Write out the whole listing, matching it exactly.
--- Start ---
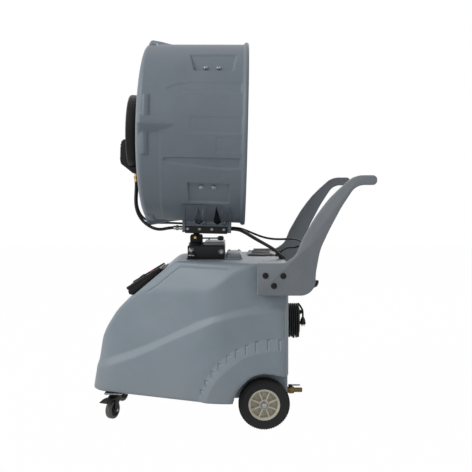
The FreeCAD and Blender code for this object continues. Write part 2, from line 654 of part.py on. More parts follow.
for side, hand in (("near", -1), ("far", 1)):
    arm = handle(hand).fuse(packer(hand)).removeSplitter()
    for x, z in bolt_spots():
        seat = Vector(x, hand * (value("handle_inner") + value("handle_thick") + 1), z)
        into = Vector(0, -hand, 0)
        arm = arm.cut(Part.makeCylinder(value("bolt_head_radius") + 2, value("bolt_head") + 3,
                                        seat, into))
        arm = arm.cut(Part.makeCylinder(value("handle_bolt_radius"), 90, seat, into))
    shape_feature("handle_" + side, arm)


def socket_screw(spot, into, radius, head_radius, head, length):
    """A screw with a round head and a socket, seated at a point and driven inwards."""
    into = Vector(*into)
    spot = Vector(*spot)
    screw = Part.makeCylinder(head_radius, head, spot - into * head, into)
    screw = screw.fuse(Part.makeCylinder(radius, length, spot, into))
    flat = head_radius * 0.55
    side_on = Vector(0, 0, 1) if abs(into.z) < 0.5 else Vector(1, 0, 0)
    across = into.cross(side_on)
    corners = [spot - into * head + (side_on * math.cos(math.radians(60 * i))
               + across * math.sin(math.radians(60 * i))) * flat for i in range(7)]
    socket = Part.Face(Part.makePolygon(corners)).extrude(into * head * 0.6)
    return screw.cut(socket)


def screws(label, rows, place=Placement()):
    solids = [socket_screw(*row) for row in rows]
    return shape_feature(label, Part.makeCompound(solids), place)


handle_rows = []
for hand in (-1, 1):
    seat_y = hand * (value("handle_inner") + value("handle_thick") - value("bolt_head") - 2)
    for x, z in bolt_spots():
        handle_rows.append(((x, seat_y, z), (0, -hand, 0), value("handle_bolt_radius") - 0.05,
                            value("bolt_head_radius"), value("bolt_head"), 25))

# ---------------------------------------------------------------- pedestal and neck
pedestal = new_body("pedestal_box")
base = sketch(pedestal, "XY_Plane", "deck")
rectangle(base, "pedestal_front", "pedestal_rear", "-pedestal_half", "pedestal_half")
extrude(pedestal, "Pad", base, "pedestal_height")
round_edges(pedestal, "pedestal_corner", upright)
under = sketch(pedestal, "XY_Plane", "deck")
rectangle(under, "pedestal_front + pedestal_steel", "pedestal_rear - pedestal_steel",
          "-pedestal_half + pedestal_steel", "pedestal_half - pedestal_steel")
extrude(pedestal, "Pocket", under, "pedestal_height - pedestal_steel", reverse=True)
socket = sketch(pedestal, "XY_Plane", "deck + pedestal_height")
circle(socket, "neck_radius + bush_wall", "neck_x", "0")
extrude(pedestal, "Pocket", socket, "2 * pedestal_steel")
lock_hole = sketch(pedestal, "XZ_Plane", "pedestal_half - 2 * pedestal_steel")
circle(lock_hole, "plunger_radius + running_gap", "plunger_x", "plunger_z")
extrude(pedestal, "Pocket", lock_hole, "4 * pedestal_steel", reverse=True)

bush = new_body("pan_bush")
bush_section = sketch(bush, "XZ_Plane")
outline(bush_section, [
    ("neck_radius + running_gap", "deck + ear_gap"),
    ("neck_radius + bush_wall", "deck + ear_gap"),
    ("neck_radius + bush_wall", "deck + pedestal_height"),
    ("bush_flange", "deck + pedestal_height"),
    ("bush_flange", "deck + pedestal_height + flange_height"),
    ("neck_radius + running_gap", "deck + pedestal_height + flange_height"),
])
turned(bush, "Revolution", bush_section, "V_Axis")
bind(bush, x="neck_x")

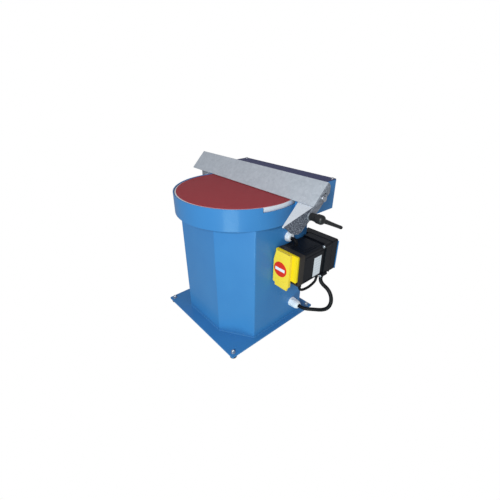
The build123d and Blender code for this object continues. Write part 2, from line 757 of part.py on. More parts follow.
--- End ---
> [WORKED ANSWER]:
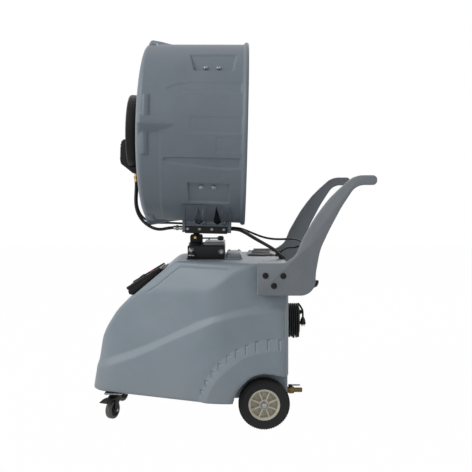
The FreeCAD and Blender code for this object continues. Write part 2, from line 654 of part.py on. More parts follow.
for side, hand in (("near", -1), ("far", 1)):
    arm = handle(hand).fuse(packer(hand)).removeSplitter()
    for x, z in bolt_spots():
        seat = Vector(x, hand * (value("handle_inner") + value("handle_thick") + 1), z)
        into = Vector(0, -hand, 0)
        arm = arm.cut(Part.makeCylinder(value("bolt_head_radius") + 2, value("bolt_head") + 3,
                                        seat, into))
        arm = arm.cut(Part.makeCylinder(value("handle_bolt_radius"), 90, seat, into))
    shape_feature("handle_" + side, arm)


def socket_screw(spot, into, radius, head_radius, head, length):
    """A screw with a round head and a socket, seated at a point and driven inwards."""
    into = Vector(*into)
    spot = Vector(*spot)
    screw = Part.makeCylinder(head_radius, head, spot - into * head, into)
    screw = screw.fuse(Part.makeCylinder(radius, length, spot, into))
    flat = head_radius * 0.55
    side_on = Vector(0, 0, 1) if abs(into.z) < 0.5 else Vector(1, 0, 0)
    across = into.cross(side_on)
    corners = [spot - into * head + (side_on * math.cos(math.radians(60 * i))
               + across * math.sin(math.radians(60 * i))) * flat for i in range(7)]
    socket = Part.Face(Part.makePolygon(corners)).extrude(into * head * 0.6)
    return screw.cut(socket)


def screws(label, rows, place=Placement()):
    solids = [socket_screw(*row) for row in rows]
    return shape_feature(label, Part.makeCompound(solids), place)


handle_rows = []
for hand in (-1, 1):
    seat_y = hand * (value("handle_inner") + value("handle_thick") - value("bolt_head") - 2)
    for x, z in bolt_spots():
        handle_rows.append(((x, seat_y, z), (0, -hand, 0), value("handle_bolt_radius") - 0.05,
                            value("bolt_head_radius"), value("bolt_head"), 25))

# ---------------------------------------------------------------- pedestal and neck
pedestal = new_body("pedestal_box")
base = sketch(pedestal, "XY_Plane", "deck")
rectangle(base, "pedestal_front", "pedestal_rear", "-pedestal_half", "pedestal_half")
extrude(pedestal, "Pad", base, "pedestal_height")
round_edges(pedestal, "pedestal_corner", upright)
under = sketch(pedestal, "XY_Plane", "deck")
rectangle(under, "pedestal_front + pedestal_steel", "pedestal_rear - pedestal_steel",
          "-pedestal_half + pedestal_steel", "pedestal_half - pedestal_steel")
extrude(pedestal, "Pocket", under, "pedestal_height - pedestal_steel", reverse=True)
socket = sketch(pedestal, "XY_Plane", "deck + pedestal_height")
circle(socket, "neck_radius + bush_wall", "neck_x", "0")
extrude(pedestal, "Pocket", socket, "2 * pedestal_steel")
lock_hole = sketch(pedestal, "XZ_Plane", "pedestal_half - 2 * pedestal_steel")
circle(lock_hole, "plunger_radius + running_gap", "plunger_x", "plunger_z")
extrude(pedestal, "Pocket", lock_hole, "4 * pedestal_steel", reverse=True)

bush = new_body("pan_bush")
bush_section = sketch(bush, "XZ_Plane")
outline(bush_section, [
    ("neck_radius + running_gap", "deck + ear_gap"),
    ("neck_radius + bush_wall", "deck + ear_gap"),
    ("neck_radius + bush_wall", "deck + pedestal_height"),
    ("bush_flange", "deck + pedestal_height"),
    ("bush_flange", "deck + pedestal_height + flange_height"),
    ("neck_radius + running_gap", "deck + pedestal_height + flange_height"),
])
turned(bush, "Revolution", bush_section, "V_Axis")
bind(bush, x="neck_x")

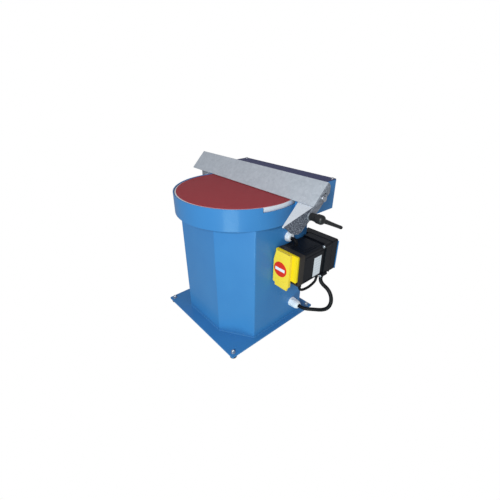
The build123d and Blender code for this object continues. Write part 2, from line 757 of part.py on. More parts follow.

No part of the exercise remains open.